Dan Wood: The Eponymous Weblog (Archives)

Dan Wood Dan Wood is co-owner of Karelia Software, creating programs for the Macintosh computer. He is the father of two kids, lives in the Bay Area of California USA, and prefers bicycles to cars. This site is his older weblog, which mostly covers geeky topics like Macs and Mac Programming. Go visit the current blog here.

Useful Tidbits and Egotistical Musings from Dan Wood

Categories: Business · Mac OS X · Cocoa Programming · General · All Categories

Wed, 13 Feb 2008

Filtering out junk in a FileMerge compare

Today I had the unfortunate occasion to use FileMerge to compare a lot of source code files These files had been checked into our Subversion repository in separate branches, and we were having trouble merging, so we wound up having to deal with this by hand.

Almost immediately I noticed that just about all the source files were marked as different from each other, even though we hadn't made any changes. What was up with that?


Well, it turns out that FileMerge was (correctly) noticing the differences in the special text that is substituted for source repository information. Something like this:

// $Id: DotMacConnection.m 597 2005-03-03 23:43:39Z ttalbot $
// $Date:$

Fortunately, I was able to dig up a script that I had found and adapted in the past for CVS; I updated it trivially for subversion by changing its name! It's a perl script that reads a file and converts patterns like the above culprits to a non-substituted version, sending the resulting text to standard output. The above lines would be substituted with this:

// $Id$
// $Date:$

FileMerge has a nifty facility for filtering (processing) files that it compares. This is handy for dealing with non-textual files and packages such as nibs, RTF, and so forth — but why not use it for text as well. So with the above script (in my case, installed in the "bin" directory within my home directory, I just needed to add two filters in FileMerge's preferences:

FileMerge preferences dialog with two new entries for 'h' and 'm' extensions being set to the filter of '$(HOME/bin/svnclear.pl $(FILE)', display set to 'Original', and Apply set to 'Yes'

Here is the svnclear.pl script; put it in wherever you keep your command line scripts, be sure to set it to be executable, and make sure that your FileMerge preferences point to its installed location. Oh, and be sure to include the $(FILE) argument, or all your source files will appear identical because you will be comparing identical error messages! Also, the "Display" column should show "Original", not "Filtered"; this will allow the merged files to be saved.

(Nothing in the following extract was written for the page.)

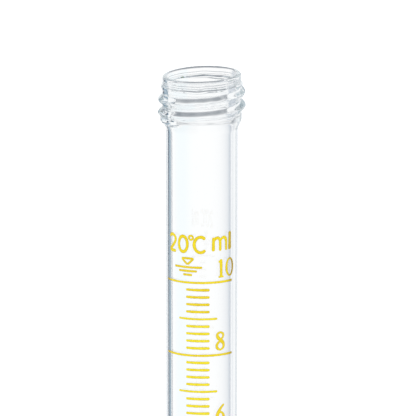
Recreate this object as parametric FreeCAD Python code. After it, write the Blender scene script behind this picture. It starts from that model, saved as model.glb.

With this script installed, files with different '$' tags are considered equal, which is exactly what I wanted. Imaging extending this even further, and coming up with other text processing scripts to help almost-equal files be considered equal, for instance, removing comments. The possibilities are nearly endless.

BTW, please no comments or questions about perl! I don't really know much about perl!